## [Input data]
==========
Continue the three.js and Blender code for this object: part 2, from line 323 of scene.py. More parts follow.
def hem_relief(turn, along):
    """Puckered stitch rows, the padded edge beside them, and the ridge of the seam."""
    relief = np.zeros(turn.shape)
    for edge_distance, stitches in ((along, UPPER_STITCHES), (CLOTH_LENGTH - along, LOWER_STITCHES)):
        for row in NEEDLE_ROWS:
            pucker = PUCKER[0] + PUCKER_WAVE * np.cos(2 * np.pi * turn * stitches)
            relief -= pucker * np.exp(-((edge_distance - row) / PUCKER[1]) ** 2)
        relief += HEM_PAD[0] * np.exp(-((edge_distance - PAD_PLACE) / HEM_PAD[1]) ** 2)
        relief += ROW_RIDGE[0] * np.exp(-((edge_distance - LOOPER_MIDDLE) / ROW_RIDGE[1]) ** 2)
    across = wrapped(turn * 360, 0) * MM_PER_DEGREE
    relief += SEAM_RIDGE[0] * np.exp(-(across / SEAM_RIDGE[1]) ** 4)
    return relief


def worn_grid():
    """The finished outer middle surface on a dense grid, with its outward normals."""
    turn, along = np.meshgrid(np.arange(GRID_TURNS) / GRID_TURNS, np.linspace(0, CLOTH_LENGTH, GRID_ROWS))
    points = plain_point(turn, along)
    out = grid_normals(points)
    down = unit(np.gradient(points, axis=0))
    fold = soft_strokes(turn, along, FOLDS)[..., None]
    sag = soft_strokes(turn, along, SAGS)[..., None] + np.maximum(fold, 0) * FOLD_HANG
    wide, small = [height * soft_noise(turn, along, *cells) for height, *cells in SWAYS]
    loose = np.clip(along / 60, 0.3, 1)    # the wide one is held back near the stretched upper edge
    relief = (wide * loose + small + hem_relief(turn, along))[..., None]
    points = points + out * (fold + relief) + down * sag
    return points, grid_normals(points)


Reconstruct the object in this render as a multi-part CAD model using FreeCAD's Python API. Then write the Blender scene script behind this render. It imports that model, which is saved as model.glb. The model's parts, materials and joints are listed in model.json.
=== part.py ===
==========
## [Stated exercise]
Return the opening line of the data and every line after it through the line containing "return relief", please, exactly as written and with nothing added.

## [Response to the task]
Continue the three.js and Blender code for this object: part 2, from line 323 of scene.py. More parts follow.
def hem_relief(turn, along):
    """Puckered stitch rows, the padded edge beside them, and the ridge of the seam."""
    relief = np.zeros(turn.shape)
    for edge_distance, stitches in ((along, UPPER_STITCHES), (CLOTH_LENGTH - along, LOWER_STITCHES)):
        for row in NEEDLE_ROWS:
            pucker = PUCKER[0] + PUCKER_WAVE * np.cos(2 * np.pi * turn * stitches)
            relief -= pucker * np.exp(-((edge_distance - row) / PUCKER[1]) ** 2)
        relief += HEM_PAD[0] * np.exp(-((edge_distance - PAD_PLACE) / HEM_PAD[1]) ** 2)
        relief += ROW_RIDGE[0] * np.exp(-((edge_distance - LOOPER_MIDDLE) / ROW_RIDGE[1]) ** 2)
    across = wrapped(turn * 360, 0) * MM_PER_DEGREE
    relief += SEAM_RIDGE[0] * np.exp(-(across / SEAM_RIDGE[1]) ** 4)
    return relief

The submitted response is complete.